The Nature of Faith: In Dunwich 1927, a professor of ancient history befriends a young local girl who leads him on an expedition into the wild hills of Massachusetts searching for ancient Celtic coins that are not supposed to exist in the region. The story features the Believers cult appearing in the gaming supplement H.P. Lovecraft’s Dunwich.

The Devil's Diamonds: In Kenya 1930, a British-run diamond mine is held hostage by the Cult of the Bloody Tongue who plan to use the site to summon an aspect of their god Nyarlathotep. The story features M’Weru, who first appeared in the gaming supplement Masks of Nyarlathotep.

Requiem for the Burning God: In Peru 1932, a group of mercenaries is hired to protect an Andean mine from rebel forces, only to discover that their employers are unearthing an alien god trapped in the mountains.

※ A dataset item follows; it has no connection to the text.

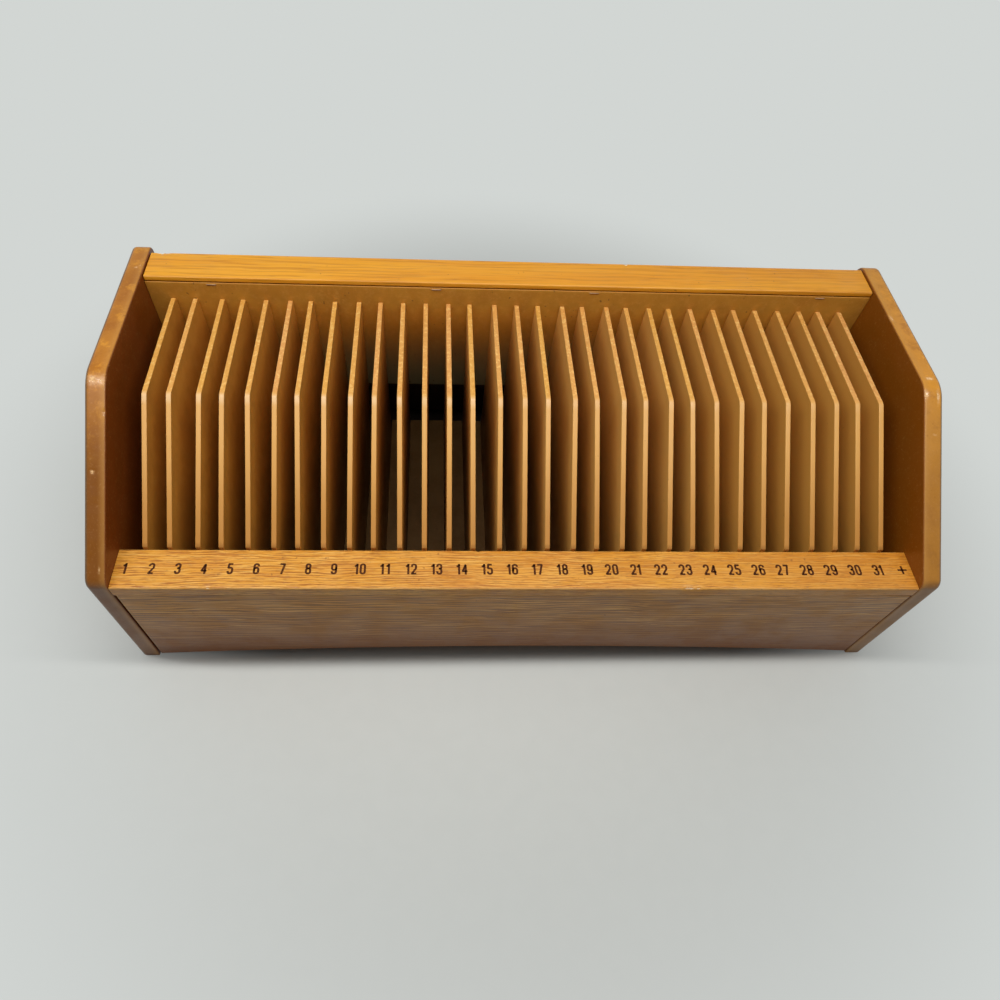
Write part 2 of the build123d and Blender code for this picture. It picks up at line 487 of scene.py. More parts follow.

The story features the cult-like organisation New World Industries (NWI), which first appeared in the gaming supplement The Fungi from Yuggoth and later in At Your Door and Unseen Masters.

Sister of the Sands: In Egypt 1933, a spy discovers thousands of dead cultists in the sand dunes of the Sahara and a strange woman who has walked unscathed from the carnage. The story features Omar Shakti and the Brotherhood of the Black Pharaoh, which first appeared in the gaming supplement Masks of Nyarlathotep, and Jamal Alhazred, who first appeared in Secrets of Kenya.